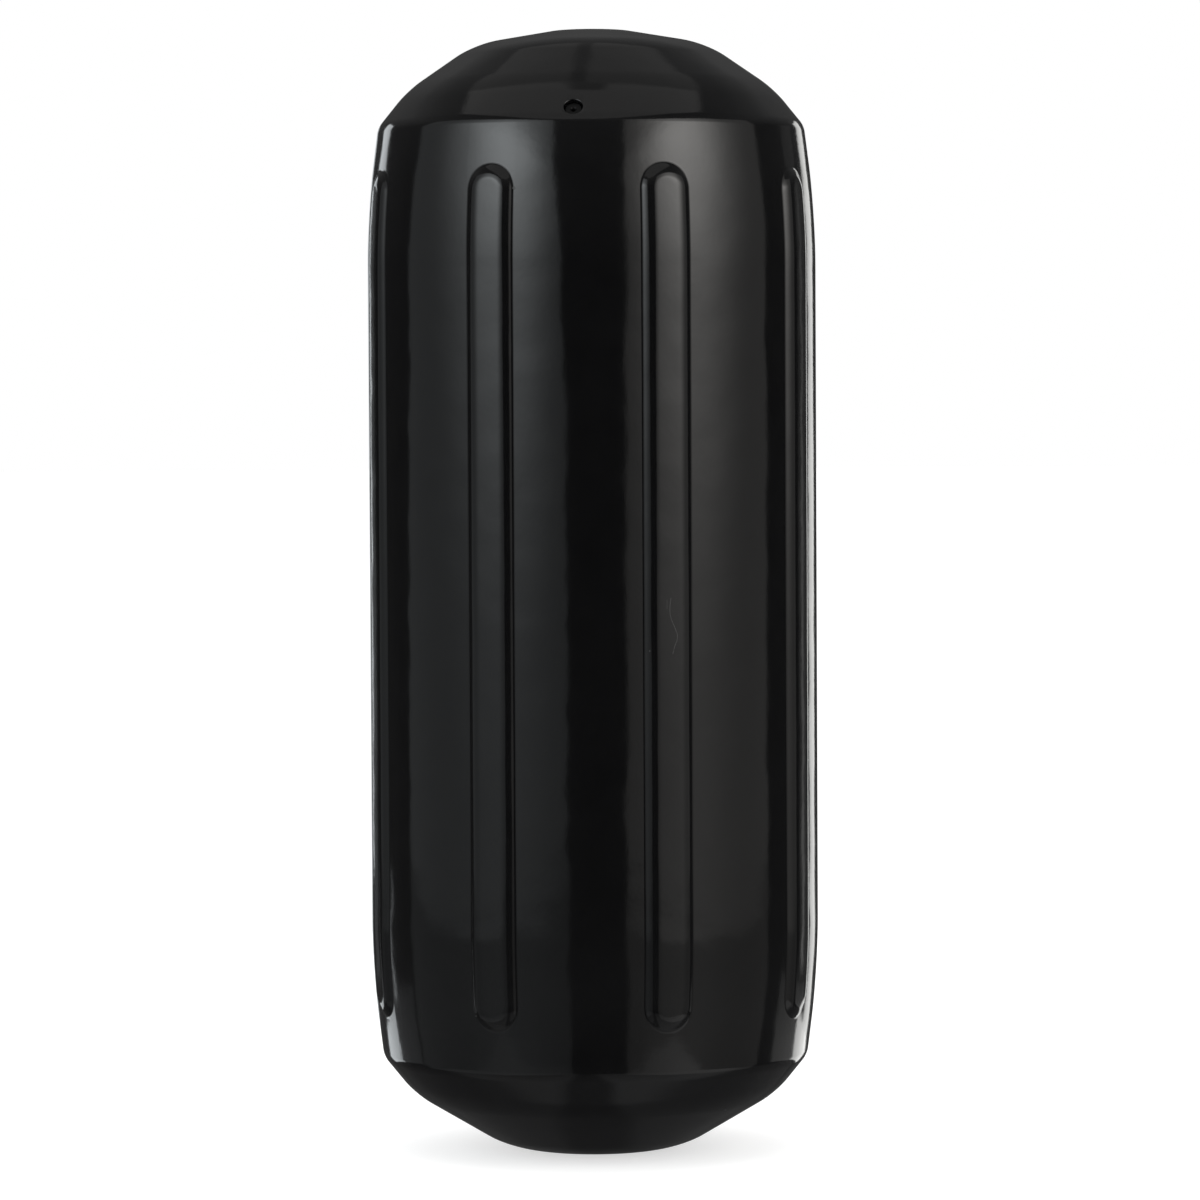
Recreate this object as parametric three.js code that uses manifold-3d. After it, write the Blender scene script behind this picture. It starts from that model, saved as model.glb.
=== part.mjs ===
// Inflatable boat fender with a rope tube through its middle.
// One blown vinyl moulding makes the wall, its raised ribs, both domed ends and the rope tube.
// A rubber needle valve plugs a moulded socket in the shoulder of the upper end.
// Millimetres, +Z up along the rope tube, the origin at the middle of the lower end face.
// The valve is at the front, which is -Y.
import * as THREE from 'three';
import { mergeVertices, toCreasedNormals } from 'three/addons/utils/BufferGeometryUtils.js';
import Module from 'manifold-3d';

const wasm = await Module();
wasm.setup();

// The moulding: 8 in across its plain wall and 20 in long.
const bodyDiameter = 203.2;
const bodyLength = 508;
const wall = 3;

// Each end has a flat rim round the rope hole, then three cones, each steeper than the last. Each
// edge between them lies so far in from the plain wall and so far below the end face, and an arc
// rounds it. The crown is narrower and flatter at the lower end. The wall flares from the crease to
// its full width.
const rimDiameter = 36;
const rimRound = 10;
const upperCrownEdgeInset = 48;
const upperCrownEdgeDepth = 6.4;
const lowerCrownEdgeInset = 60;
const lowerCrownEdgeDepth = 2;
const crownEdgeRound = 42;
const domeEdgeInset = 18.4;
const domeEdgeDepth = 26.8;
const domeEdgeRound = 45;
const creaseInset = 5;
const creaseDepth = 43.4;
const creaseRound = 9;
const flareDepth = 83;
const flareRound = 300;

// The rope tube, with a rounded mouth at each end.
const ropeBoreDiameter = 22;
const mouthRound = 2.5;
const tubeWall = 3.5;
const tubeFillet = 4;

// The raised ribs: a flat top, flanks that round over to the wall, and half-round ends.
const ribCount = 8;
const ribWidth = 22;
const ribFlatWidth = 8.6;
const ribHeight = 2.4;
const ribEndDepth = 64;

// The needle valve: a head in a recess, a stem in the socket and a bulb that holds it from inside.
const valveUpShoulder = 5.3;
const valveTurnDegrees = -1;
const valveRecess = 1.8;
const valveHeadDiameter = 7.6;
const valveHeadThickness = 1.5;
const valveStemDiameter = 4.6;
const valveBulbDiameter = 7;
const valveBulbLength = 3.5;
const valveTipDiameter = 3;
const needleHoleDiameter = 1.6;
const needleFunnelDepth = 0.7;
const valveClosedLength = 2.5;
const valveGap = 0.3;
const socketLength = 11;
const socketWall = 3;
const socketMouthRound = 0.6;

// How finely round forms are cut into flats: faces round each axis, and the most that an arc may
// stray from its chord. Edges sharper than the last angle are shaded as creases.
const bodyFacets = 56;
const airFacets = 32;
const valveFacets = 16;
const ribEndFacets = 6;
const ribFlankSteps = 4;
const airRibFlankSteps = 2;
const outsideArcError = 0.16;
const insideArcError = 0.5;
const shadedCreaseDegrees = 30;

const bodyRadius = bodyDiameter / 2;
const ropeBoreRadius = ropeBoreDiameter / 2;
const tubeRadius = ropeBoreRadius + tubeWall;

// A corner of an outline, with the radius of the arc that rounds it.
function corner(x, y, round = 0) {
  return { at: new THREE.Vector2(x, y), round };
}

// The closed outline through these corners, each rounded by a tangent arc. An arc is made smaller
// where its two sides are too short for it.
function roundedOutline(corners, arcError) {
  const neighbour = (i, step) => corners[(i + step + corners.length) % corners.length].at;
  const turns = corners.map(({ at }, i) => {
    const before = at.clone().sub(neighbour(i, -1)).normalize();
    const after = neighbour(i, 1).clone().sub(at).normalize();
    return { before, after, angle: Math.atan2(before.cross(after), before.dot(after)) };
  });
  const reaches = corners.map(({ round }, i) => round * Math.tan(Math.abs(turns[i].angle) / 2));
  const fit = (i, step) => {
    const needed = reaches[i] + reaches[(i + step + corners.length) % corners.length];
    return needed > 0 ? Math.min(1, corners[i].at.distanceTo(neighbour(i, step)) / needed) : 1;
  };
  return corners.flatMap(({ at, round }, i) => {
    if (round === 0) return [at];
    const { before, after, angle } = turns[i];
    const reach = reaches[i] * Math.min(fit(i, -1), fit(i, 1));
    const radius = reach / Math.tan(Math.abs(angle) / 2);
    const start = at.clone().addScaledVector(before, -reach);
    const side = Math.sign(angle);
    const centre = start.clone().add(new THREE.Vector2(-before.y, before.x).multiplyScalar(side * radius));
    const startAngle = start.clone().sub(centre).angle();
    const arc = new THREE.ArcCurve(centre.x, centre.y, radius, startAngle, startAngle + angle, angle < 0);
    const stepAngle = 2 * Math.acos(Math.max(0, 1 - arcError / radius));
    return arc.getPoints(Math.max(2, Math.ceil(Math.abs(angle) / stepAngle)));
  });
}

// The moulding's corners from the lower end up to the upper one, moved in by a wall's thickness.
// The arcs stay concentric.
function skinCorners(inset) {
  const end = (crownEdgeInset, crownEdgeDepth) => [
    { radius: 0, depth: 0, round: 0 },
    { radius: rimDiameter / 2, depth: 0, round: rimRound },
    { radius: bodyRadius - crownEdgeInset, depth: crownEdgeDepth, round: crownEdgeRound },
    { radius: bodyRadius - domeEdgeInset, depth: domeEdgeDepth, round: domeEdgeRound },
    { radius: bodyRadius - creaseInset, depth: creaseDepth, round: creaseRound },
    { radius: bodyRadius, depth: flareDepth, round: flareRound },
  ];
  const lower = end(lowerCrownEdgeInset, lowerCrownEdgeDepth)
    .map(({ radius, depth, round }) => corner(radius, depth, round));
  const upper = end(upperCrownEdgeInset, upperCrownEdgeDepth)
    .map(({ radius, depth, round }) => corner(radius, bodyLength - depth, round));
  const whole = [...lower, ...upper.reverse()];
  const inward = (from, to) => {
    const along = to.at.clone().sub(from.at).normalize();
    return new THREE.Vector2(-along.y, along.x);
  };
  return whole.slice(1, -1).map((here, i) => {
    const below = inward(whole[i], here);
    const above = inward(here, whole[i + 2]);
    const shift = below.clone().add(above).multiplyScalar(inset / (1 + below.dot(above)));
    const moved = here.at.clone().add(shift);
    return corner(moved.x, moved.y, Math.max(here.round - inset, 0));
  });
}

// A solid turned round +Z from a closed outline of radius and height.
function turned(outline, facets) {
  const geometry = new THREE.LatheGeometry([...outline, outline[0]], facets);
  return geometry.rotateX(Math.PI / 2);
}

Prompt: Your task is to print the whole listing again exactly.

Result:
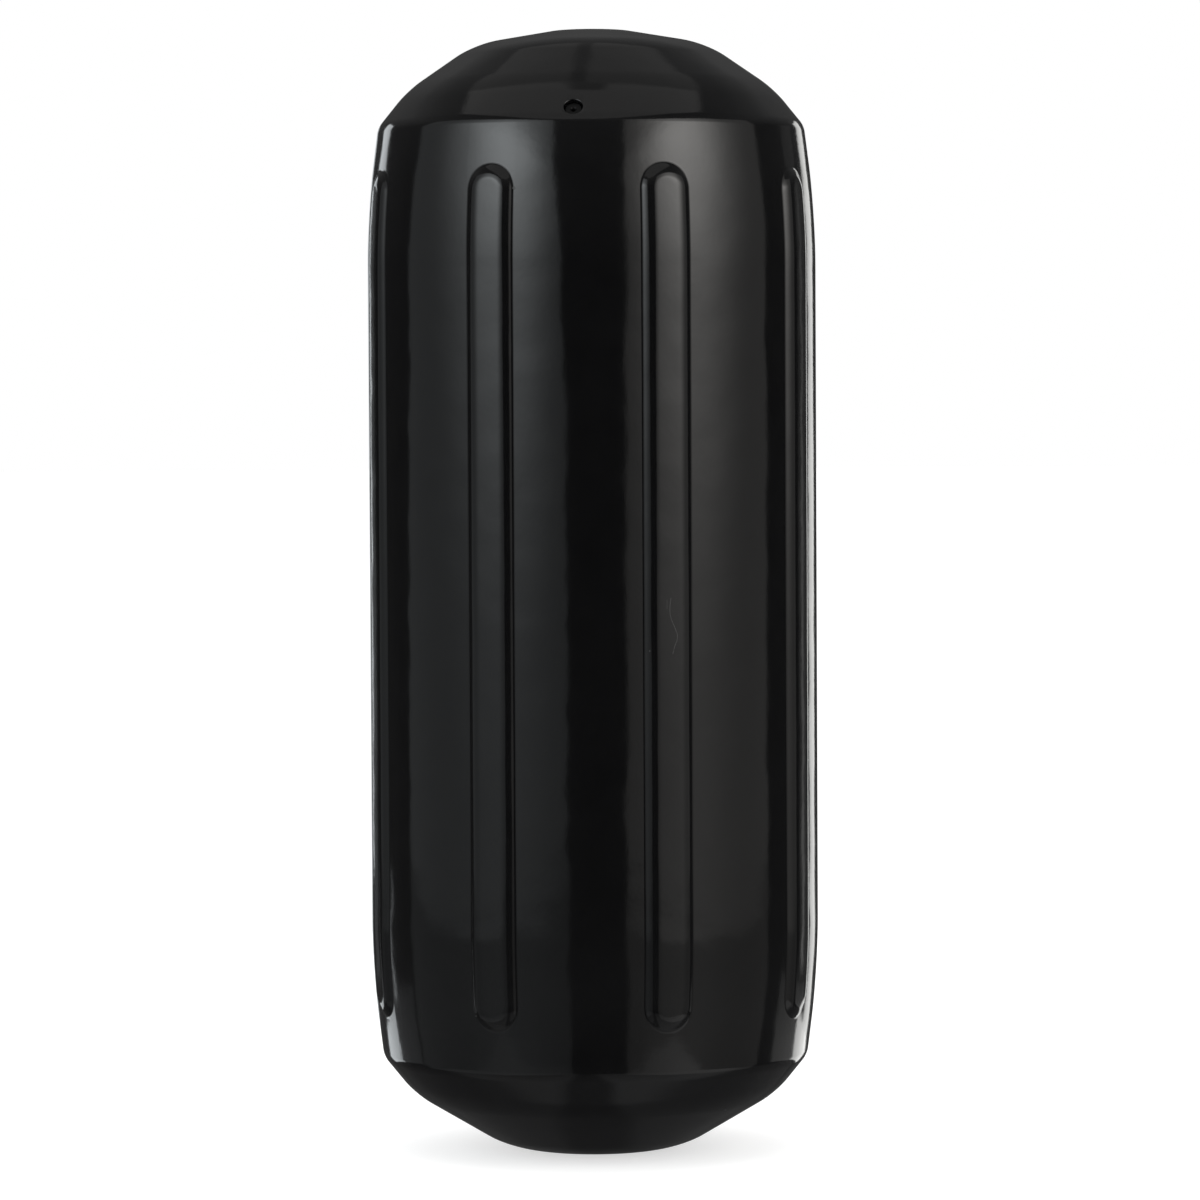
Recreate this object as parametric three.js code that uses manifold-3d. After it, write the Blender scene script behind this picture. It starts from that model, saved as model.glb.
=== part.mjs ===
// Inflatable boat fender with a rope tube through its middle.
// One blown vinyl moulding makes the wall, its raised ribs, both domed ends and the rope tube.
// A rubber needle valve plugs a moulded socket in the shoulder of the upper end.
// Millimetres, +Z up along the rope tube, the origin at the middle of the lower end face.
// The valve is at the front, which is -Y.
import * as THREE from 'three';
import { mergeVertices, toCreasedNormals } from 'three/addons/utils/BufferGeometryUtils.js';
import Module from 'manifold-3d';

const wasm = await Module();
wasm.setup();

// The moulding: 8 in across its plain wall and 20 in long.
const bodyDiameter = 203.2;
const bodyLength = 508;
const wall = 3;

// Each end has a flat rim round the rope hole, then three cones, each steeper than the last. Each
// edge between them lies so far in from the plain wall and so far below the end face, and an arc
// rounds it. The crown is narrower and flatter at the lower end. The wall flares from the crease to
// its full width.
const rimDiameter = 36;
const rimRound = 10;
const upperCrownEdgeInset = 48;
const upperCrownEdgeDepth = 6.4;
const lowerCrownEdgeInset = 60;
const lowerCrownEdgeDepth = 2;
const crownEdgeRound = 42;
const domeEdgeInset = 18.4;
const domeEdgeDepth = 26.8;
const domeEdgeRound = 45;
const creaseInset = 5;
const creaseDepth = 43.4;
const creaseRound = 9;
const flareDepth = 83;
const flareRound = 300;

// The rope tube, with a rounded mouth at each end.
const ropeBoreDiameter = 22;
const mouthRound = 2.5;
const tubeWall = 3.5;
const tubeFillet = 4;

// The raised ribs: a flat top, flanks that round over to the wall, and half-round ends.
const ribCount = 8;
const ribWidth = 22;
const ribFlatWidth = 8.6;
const ribHeight = 2.4;
const ribEndDepth = 64;

// The needle valve: a head in a recess, a stem in the socket and a bulb that holds it from inside.
const valveUpShoulder = 5.3;
const valveTurnDegrees = -1;
const valveRecess = 1.8;
const valveHeadDiameter = 7.6;
const valveHeadThickness = 1.5;
const valveStemDiameter = 4.6;
const valveBulbDiameter = 7;
const valveBulbLength = 3.5;
const valveTipDiameter = 3;
const needleHoleDiameter = 1.6;
const needleFunnelDepth = 0.7;
const valveClosedLength = 2.5;
const valveGap = 0.3;
const socketLength = 11;
const socketWall = 3;
const socketMouthRound = 0.6;

// How finely round forms are cut into flats: faces round each axis, and the most that an arc may
// stray from its chord. Edges sharper than the last angle are shaded as creases.
const bodyFacets = 56;
const airFacets = 32;
const valveFacets = 16;
const ribEndFacets = 6;
const ribFlankSteps = 4;
const airRibFlankSteps = 2;
const outsideArcError = 0.16;
const insideArcError = 0.5;
const shadedCreaseDegrees = 30;

const bodyRadius = bodyDiameter / 2;
const ropeBoreRadius = ropeBoreDiameter / 2;
const tubeRadius = ropeBoreRadius + tubeWall;

// A corner of an outline, with the radius of the arc that rounds it.
function corner(x, y, round = 0) {
  return { at: new THREE.Vector2(x, y), round };
}

// The closed outline through these corners, each rounded by a tangent arc. An arc is made smaller
// where its two sides are too short for it.
function roundedOutline(corners, arcError) {
  const neighbour = (i, step) => corners[(i + step + corners.length) % corners.length].at;
  const turns = corners.map(({ at }, i) => {
    const before = at.clone().sub(neighbour(i, -1)).normalize();
    const after = neighbour(i, 1).clone().sub(at).normalize();
    return { before, after, angle: Math.atan2(before.cross(after), before.dot(after)) };
  });
  const reaches = corners.map(({ round }, i) => round * Math.tan(Math.abs(turns[i].angle) / 2));
  const fit = (i, step) => {
    const needed = reaches[i] + reaches[(i + step + corners.length) % corners.length];
    return needed > 0 ? Math.min(1, corners[i].at.distanceTo(neighbour(i, step)) / needed) : 1;
  };
  return corners.flatMap(({ at, round }, i) => {
    if (round === 0) return [at];
    const { before, after, angle } = turns[i];
    const reach = reaches[i] * Math.min(fit(i, -1), fit(i, 1));
    const radius = reach / Math.tan(Math.abs(angle) / 2);
    const start = at.clone().addScaledVector(before, -reach);
    const side = Math.sign(angle);
    const centre = start.clone().add(new THREE.Vector2(-before.y, before.x).multiplyScalar(side * radius));
    const startAngle = start.clone().sub(centre).angle();
    const arc = new THREE.ArcCurve(centre.x, centre.y, radius, startAngle, startAngle + angle, angle < 0);
    const stepAngle = 2 * Math.acos(Math.max(0, 1 - arcError / radius));
    return arc.getPoints(Math.max(2, Math.ceil(Math.abs(angle) / stepAngle)));
  });
}

// The moulding's corners from the lower end up to the upper one, moved in by a wall's thickness.
// The arcs stay concentric.
function skinCorners(inset) {
  const end = (crownEdgeInset, crownEdgeDepth) => [
    { radius: 0, depth: 0, round: 0 },
    { radius: rimDiameter / 2, depth: 0, round: rimRound },
    { radius: bodyRadius - crownEdgeInset, depth: crownEdgeDepth, round: crownEdgeRound },
    { radius: bodyRadius - domeEdgeInset, depth: domeEdgeDepth, round: domeEdgeRound },
    { radius: bodyRadius - creaseInset, depth: creaseDepth, round: creaseRound },
    { radius: bodyRadius, depth: flareDepth, round: flareRound },
  ];
  const lower = end(lowerCrownEdgeInset, lowerCrownEdgeDepth)
    .map(({ radius, depth, round }) => corner(radius, depth, round));
  const upper = end(upperCrownEdgeInset, upperCrownEdgeDepth)
    .map(({ radius, depth, round }) => corner(radius, bodyLength - depth, round));
  const whole = [...lower, ...upper.reverse()];
  const inward = (from, to) => {
    const along = to.at.clone().sub(from.at).normalize();
    return new THREE.Vector2(-along.y, along.x);
  };
  return whole.slice(1, -1).map((here, i) => {
    const below = inward(whole[i], here);
    const above = inward(here, whole[i + 2]);
    const shift = below.clone().add(above).multiplyScalar(inset / (1 + below.dot(above)));
    const moved = here.at.clone().add(shift);
    return corner(moved.x, moved.y, Math.max(here.round - inset, 0));
  });
}

// A solid turned round +Z from a closed outline of radius and height.
function turned(outline, facets) {
  const geometry = new THREE.LatheGeometry([...outline, outline[0]], facets);
  return geometry.rotateX(Math.PI / 2);
}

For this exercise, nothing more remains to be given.